_Directive_. Collect each line holding the string "frame".

_Source data_.

:::

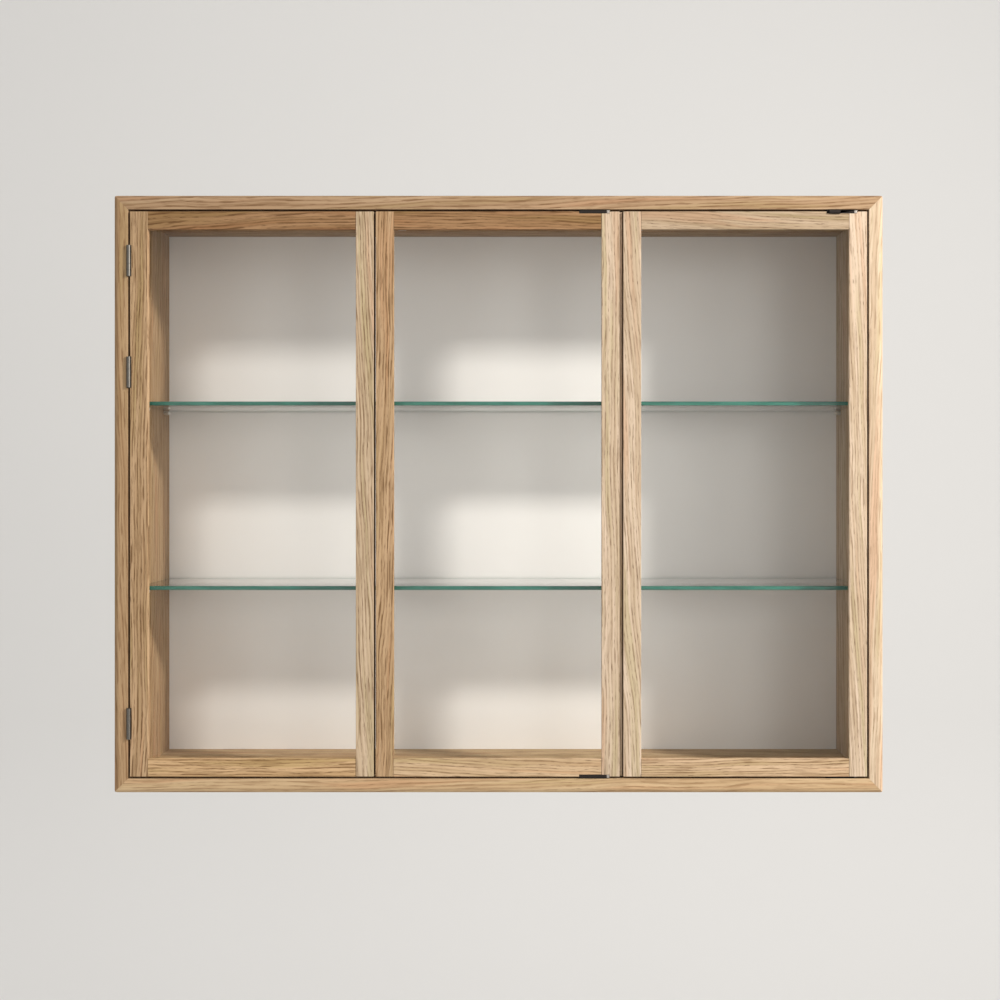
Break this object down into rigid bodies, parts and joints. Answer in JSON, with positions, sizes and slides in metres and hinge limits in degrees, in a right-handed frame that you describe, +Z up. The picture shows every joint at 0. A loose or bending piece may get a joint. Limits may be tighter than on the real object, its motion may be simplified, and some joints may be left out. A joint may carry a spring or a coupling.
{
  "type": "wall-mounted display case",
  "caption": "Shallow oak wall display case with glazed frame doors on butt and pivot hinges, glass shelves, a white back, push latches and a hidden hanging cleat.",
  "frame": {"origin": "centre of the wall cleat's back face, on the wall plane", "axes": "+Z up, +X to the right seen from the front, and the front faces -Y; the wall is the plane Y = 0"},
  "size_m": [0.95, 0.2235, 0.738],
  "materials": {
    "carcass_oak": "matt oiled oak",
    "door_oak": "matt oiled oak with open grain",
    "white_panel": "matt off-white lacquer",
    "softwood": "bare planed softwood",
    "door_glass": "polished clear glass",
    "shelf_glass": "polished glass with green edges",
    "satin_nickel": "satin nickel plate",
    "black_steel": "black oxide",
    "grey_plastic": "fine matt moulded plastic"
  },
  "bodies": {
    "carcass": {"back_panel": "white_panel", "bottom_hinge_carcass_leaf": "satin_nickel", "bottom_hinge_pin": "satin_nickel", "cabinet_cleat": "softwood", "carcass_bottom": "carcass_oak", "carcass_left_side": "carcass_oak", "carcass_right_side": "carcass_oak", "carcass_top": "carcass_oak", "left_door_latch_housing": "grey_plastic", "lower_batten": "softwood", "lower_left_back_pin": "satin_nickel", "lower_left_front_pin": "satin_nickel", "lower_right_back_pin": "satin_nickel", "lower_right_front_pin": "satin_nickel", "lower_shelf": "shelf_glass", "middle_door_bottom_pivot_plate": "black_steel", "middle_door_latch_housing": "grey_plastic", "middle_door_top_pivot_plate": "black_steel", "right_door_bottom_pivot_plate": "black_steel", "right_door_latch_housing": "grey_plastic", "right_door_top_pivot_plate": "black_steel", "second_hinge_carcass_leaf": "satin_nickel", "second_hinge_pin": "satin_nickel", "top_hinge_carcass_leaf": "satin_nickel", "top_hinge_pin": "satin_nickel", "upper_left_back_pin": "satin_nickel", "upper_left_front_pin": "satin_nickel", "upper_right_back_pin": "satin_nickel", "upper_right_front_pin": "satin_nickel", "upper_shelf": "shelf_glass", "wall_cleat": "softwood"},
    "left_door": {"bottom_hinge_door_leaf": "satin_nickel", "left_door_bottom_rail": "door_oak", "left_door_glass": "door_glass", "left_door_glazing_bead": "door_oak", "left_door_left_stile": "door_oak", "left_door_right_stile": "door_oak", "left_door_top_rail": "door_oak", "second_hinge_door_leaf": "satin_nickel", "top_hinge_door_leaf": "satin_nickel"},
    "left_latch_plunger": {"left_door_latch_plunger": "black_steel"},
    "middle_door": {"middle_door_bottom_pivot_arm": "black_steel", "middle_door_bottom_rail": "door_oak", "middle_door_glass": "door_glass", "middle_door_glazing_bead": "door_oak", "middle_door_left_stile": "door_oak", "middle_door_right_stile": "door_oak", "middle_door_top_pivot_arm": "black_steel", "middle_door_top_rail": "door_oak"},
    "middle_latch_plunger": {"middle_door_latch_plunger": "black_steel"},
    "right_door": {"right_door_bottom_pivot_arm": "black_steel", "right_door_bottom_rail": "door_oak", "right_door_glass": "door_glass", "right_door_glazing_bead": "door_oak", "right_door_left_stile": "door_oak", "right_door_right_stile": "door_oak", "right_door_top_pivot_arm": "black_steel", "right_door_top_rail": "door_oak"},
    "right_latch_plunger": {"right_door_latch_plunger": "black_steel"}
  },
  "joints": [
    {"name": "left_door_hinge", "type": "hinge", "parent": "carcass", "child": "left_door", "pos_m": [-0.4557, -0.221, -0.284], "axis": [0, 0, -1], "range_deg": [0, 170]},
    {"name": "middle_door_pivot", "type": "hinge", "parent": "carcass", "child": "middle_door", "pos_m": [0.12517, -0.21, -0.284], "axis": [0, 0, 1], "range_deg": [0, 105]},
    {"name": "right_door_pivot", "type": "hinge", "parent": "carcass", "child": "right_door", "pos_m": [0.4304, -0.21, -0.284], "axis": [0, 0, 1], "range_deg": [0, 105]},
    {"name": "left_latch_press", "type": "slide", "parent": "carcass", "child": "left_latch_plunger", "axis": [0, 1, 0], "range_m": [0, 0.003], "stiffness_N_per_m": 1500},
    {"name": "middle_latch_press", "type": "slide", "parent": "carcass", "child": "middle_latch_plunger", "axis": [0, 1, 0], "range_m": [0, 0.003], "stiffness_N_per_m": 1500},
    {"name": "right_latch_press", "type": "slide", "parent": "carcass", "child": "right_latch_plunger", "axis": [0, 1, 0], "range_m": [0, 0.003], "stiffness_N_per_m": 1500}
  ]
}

:::

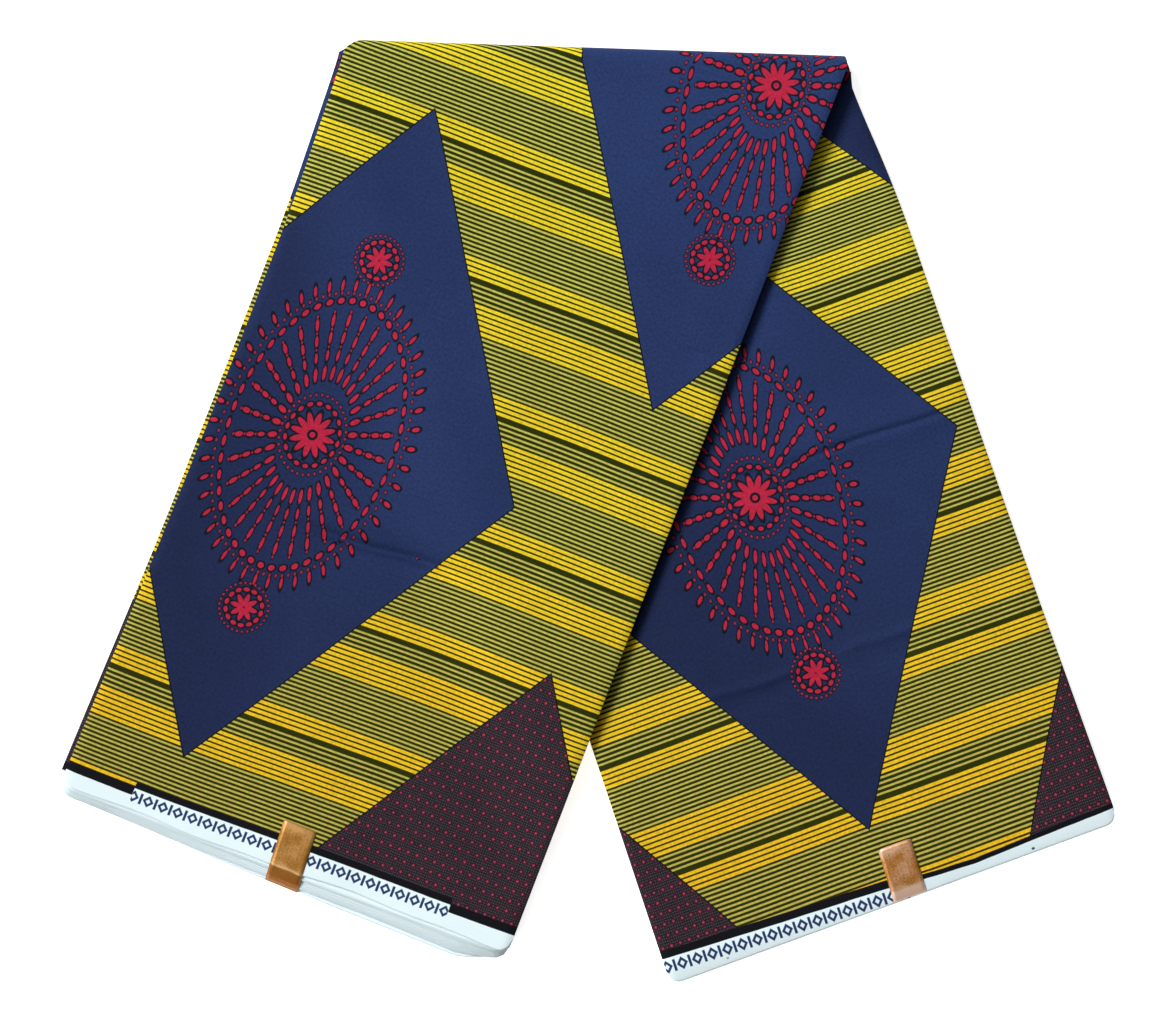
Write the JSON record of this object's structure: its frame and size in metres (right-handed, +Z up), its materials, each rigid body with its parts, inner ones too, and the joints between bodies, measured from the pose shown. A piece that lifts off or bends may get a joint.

:::

_Complete output_.
Break this object down into rigid bodies, parts and joints. Answer in JSON, with positions, sizes and slides in metres and hinge limits in degrees, in a right-handed frame that you describe, +Z up. The picture shows every joint at 0. A loose or bending piece may get a joint. Limits may be tighter than on the real object, its motion may be simplified, and some joints may be left out. A joint may carry a spring or a coupling.
  "caption": "Shallow oak wall display case with glazed frame doors on butt and pivot hinges, glass shelves, a white back, push latches and a hidden hanging cleat.",
  "frame": {"origin": "centre of the wall cleat's back face, on the wall plane", "axes": "+Z up, +X to the right seen from the front, and the front faces -Y; the wall is the plane Y = 0"},
Write the JSON record of this object's structure: its frame and size in metres (right-handed, +Z up), its materials, each rigid body with its parts, inner ones too, and the joints between bodies, measured from the pose shown. A piece that lifts off or bends may get a joint.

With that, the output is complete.